No fim de Outubro, Filipe Tomás completa 78 anos, mas quem olha para ele dá-lhe quarenta e poucos.
Quem o vê a correr, então, dá-lhe trinta, tal é a desenvoltura que demonstra e a velocidade que alcança.
No entanto, foi só há pouco mais de duas décadas, já entrado nos cinquentas, que a vida deste homem realmente mudou.
Já se dedicava à actividade física, é certo. A barriguita era apenas uma recordação do tempo de quarentão e nos convívios dos dirigentes do clube de futebol que dirigia, a minis já tinham sido trocadas por água.
Mas um dia, a queda num passeio de cicloturismo fez com que se zangasse com as bicicletas. Ia partindo uma perna e nunca mais andou. O atletismo, que já ganhava espaço no seu dia-a-dia, passou a ser a prioridade. E ali nasceu o campeão da vitalidade.
“Comecei a dedicar-me à corrida, mas com poucos conhecimentos. O treino era correr. Muito ou pouco, mais depressa ou mais devagar”, diz o residente no Vale de Ourém, às portas de Fátima, mas no concelho da Batalha.
Foi quando um colega lhe deu a oportunidade de treinar “a sério”, ao levá-lo aos preparos orientados por Nuno Gonçalves, que tudo mudou.
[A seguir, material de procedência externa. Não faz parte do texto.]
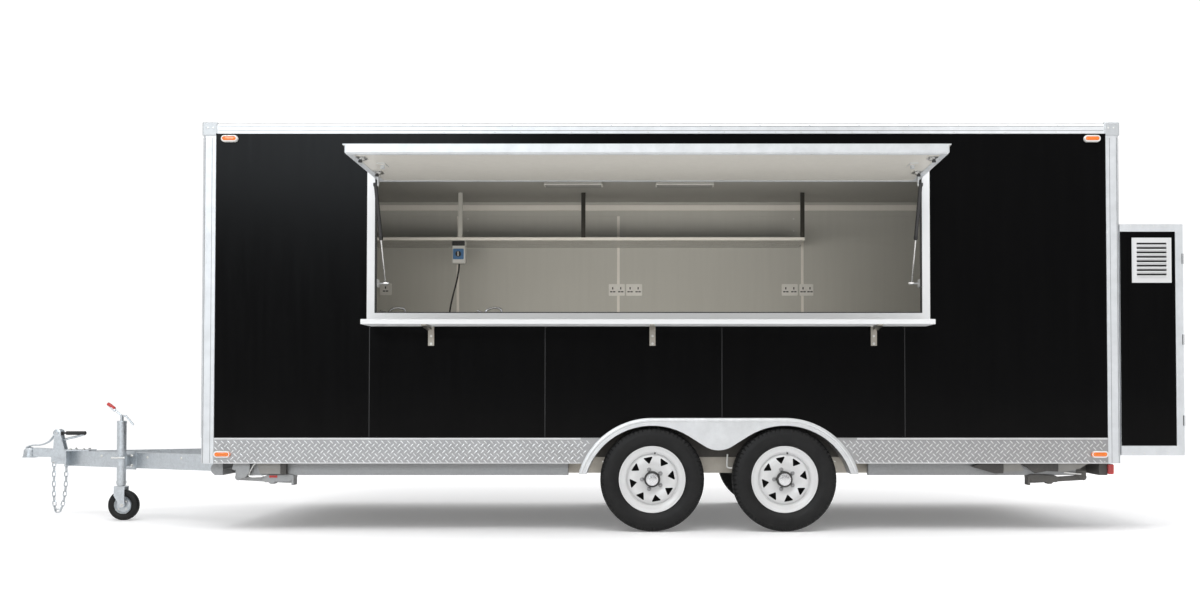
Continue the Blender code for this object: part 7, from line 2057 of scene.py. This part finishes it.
class TRAILER_OT_cabin(bpy.types.Operator):
    """Make sockets, coving, lights, taps, cupboards and floor sheet"""
    bl_idname = "trailer.cabin"
    bl_label = "Cabin"
    bl_options = {"REGISTER", "UNDO"}

    def execute(self, context):
        make_sockets()
        make_coving()
        make_ceiling_lights()
        make_shelf_supports()
        make_switch_details()
        make_tap()
        make_cupboards()
        make_floor_sheet()
        return {"FINISHED"}


class TRAILER_OT_road_wheels(bpy.types.Operator):
    """Make tyres, wheels, nuts, hub caps and mudguard trim"""
    bl_idname = "trailer.road_wheels"
    bl_label = "Road wheels"
    bl_options = {"REGISTER", "UNDO"}

    def execute(self, context):
        make_tyres()
        make_steel_wheels()
        make_wheel_fittings()
        make_guard_trim()
        return {"FINISHED"}


class TRAILER_OT_underside(bpy.types.Operator):
    """Make axle fittings, parts under the skirt and steady pads"""
    bl_idname = "trailer.underside"
    bl_label = "Underside"
    bl_options = {"REGISTER", "UNDO"}

    def execute(self, context):
        make_axle_fittings()
        make_under_parts()
        make_steady_pads()
        return {"FINISHED"}


class TRAILER_OT_drawbar(bpy.types.Operator):
    """Make coupling, clamp, jack and crank details"""
    bl_idname = "trailer.drawbar"
    bl_label = "Drawbar"
    bl_options = {"REGISTER", "UNDO"}

    def execute(self, context):
        make_coupling_details()
        make_clamp_details()
        make_jack_wheel()
        make_crank_grip()
        make_beam_bolts()
        return {"FINISHED"}


class TRAILER_OT_rear_end(bpy.types.Operator):
    """Make entry door, louvre and locker details"""
    bl_idname = "trailer.rear_end"
    bl_label = "Rear end"
    bl_options = {"REGISTER", "UNDO"}

    def execute(self, context):
        make_entry_details()
        make_locker_vent()
        make_locker_details()
        return {"FINISHED"}


class TRAILER_OT_stage(bpy.types.Operator):
    """Make the floor, the surround, the lamps and the camera"""
    bl_idname = "trailer.stage"
    bl_label = "Stage"
    bl_options = {"REGISTER", "UNDO"}

    def execute(self, context):
        make_stage()
        return {"FINISHED"}


OPERATORS = (
    TRAILER_OT_dress_body, TRAILER_OT_body_trim, TRAILER_OT_tread_plate, TRAILER_OT_lamps,
    TRAILER_OT_window, TRAILER_OT_cabin, TRAILER_OT_road_wheels, TRAILER_OT_underside,
    TRAILER_OT_drawbar, TRAILER_OT_rear_end, TRAILER_OT_stage)


class TRAILER_PT_build(bpy.types.Panel):
    """Lists the trailer's settings and making steps."""
    bl_label = "Food trailer"
    bl_idname = "TRAILER_PT_build"
    bl_space_type = "VIEW_3D"
    bl_region_type = "UI"
    bl_category = "Trailer"

    def draw(self, context):
        """Settings first, then a button for each step."""
        layout = self.layout
        for group in (context.scene.trailer_finish, context.scene.trailer_stage):
            for key in group.__annotations__:
                layout.prop(group, key)
        for made in OPERATORS:
            layout.operator(made.bl_idname)


CLASSES = (TrailerFinish, TrailerStage, *OPERATORS, TRAILER_PT_build)


def register():
    """Makes the settings and operators known to Blender."""
    for made in CLASSES:
        bpy.utils.register_class(made)
    bpy.types.Scene.trailer_finish = PointerProperty(type=TrailerFinish)
    bpy.types.Scene.trailer_stage = PointerProperty(type=TrailerStage)


def unregister():
    """Takes them away again."""
    del bpy.types.Scene.trailer_stage
    del bpy.types.Scene.trailer_finish
    for made in reversed(CLASSES):
        bpy.utils.unregister_class(made)


def main():
    """Makes every piece in order."""
    register()
    for made in OPERATORS:
        step = made.bl_idname.split(".")[1]
        getattr(bpy.ops.trailer, step)()


if __name__ == "__main__":
    main()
Começou a desenvolver “mais velocidade e resistência”, melhorou “muito os tempos” e os resultados começaram a surgir.
Se antes ficava “próximo ou na parte de baixo do pódio” do seu escalão etário, passou a vencer todas as provas em que participava e as pessoas “começaram a admirar-se”.
Ficou, pois, com a certeza de que “não é importante treinar muito, o interessante é treinar bem”, ter “alguém com experiência que dê as dicas diárias para o treino”.
Tem os títulos de campeão nacional de corta-mato curto, “que o longo coincidia com outras provas e tinham de ser feitas opções”, de estrada e da meia-maratona, com recorde nacional do escalão (+75 anos), na Nazaré, oito dias depois de ter sido atropelado numa passadeira.
De campeonatos distritais nem vale a pena falar. “Mesmo a coxear, ganho sempre. Os outros já pararam todos.”
Agora, o foco está na maratona do Campeonato Nacional de Veteranos, marcada para o próximo dia 17, apesar de “não estar” no seu melhor momento de forma.
“É o único título nacional em estrada que me falta e queria consegui-lo este ano, mas estou com dificuldade em voltar à velocidade que tinha há ano e meio. Tive uma paragem longa e agora estou em esforço continuo para ver se consigo recuperar”, explica Filipe Tomás.
Ainda assim, quer fazê-la em menos de quatro horas, quando o recorde nacional do escalão (+75 anos) é de quatro horas e nove minutos.
“Quando foi batido eu já andava na casa das três horas e quarenta. Que pena que não pude ir, por lesão, porque acredito que teria estabelecido um belo recorde.”
A prova desassossega-o, porque dará acesso à campeonato mundial, um sonho que quer muito concretizar, até por reconhecer um enorme potencial.
“A última maratona que corri foi em Sevilha, em 2020, e não fiz um grande tempo porque andei envolvido noutras provas curtas e perdi a oportunidade do treino específico que devia fazer. Mesmo assim, cheguei abaixo das três horas e cinquenta à meta e tive de esperar duas horas pelo segundo classificado do meu escalão.”
Na verdade, nem sabe quantas vezes já correu esta distância, mas sabe que a primeira foi em 2002, aos 58 anos, e já o fez em Paris, Madrid, Valencia, Lisboa, Porto, Sevilha e Badajoz, onde já venceu em quatro ocasiões e ganhou outras tantas o prémio de “mais idoso”. “Tenho de lá ir buscar o quinto troféu”, sublinha, orgulhoso.
E pronto, apesar desta metamorfose tardia, o atleta do Atlético Clube de São Mamede garante que o segredo da eterna juventude das pernas não existe, mas tem uma explicação para que tal aconteça. É dos alunos de Nuno Gonçalves mais assíduos, “talvez por ter mais disponibilidade”.
Treina “todos os dias”, entre hora e hora e meia, dependendo do plano, e descansa ao sábado. Não é só correr, sublinha, porque o “reforço muscular é muito importante”.
“Há uns tempos se ficava muito tempo de pé doía-me a coluna, mas agora já não”, exemplifica.
E Filipe, que é mesmo “um jovem”, não pensa em parar. Ainda por cima, sente o reconhecimento dos seus pares, o que o “envaidece muito” e lhe dá “mais vontade para continuar”.
“Se não me estragar em termos de cuidados, aos 80 anos quero correr a maratona. Se não me lesionar, quero correr mais meia-dúzia de anos, porque é o desporto que me mantém saudável e elegante, com um corpo perfeito.”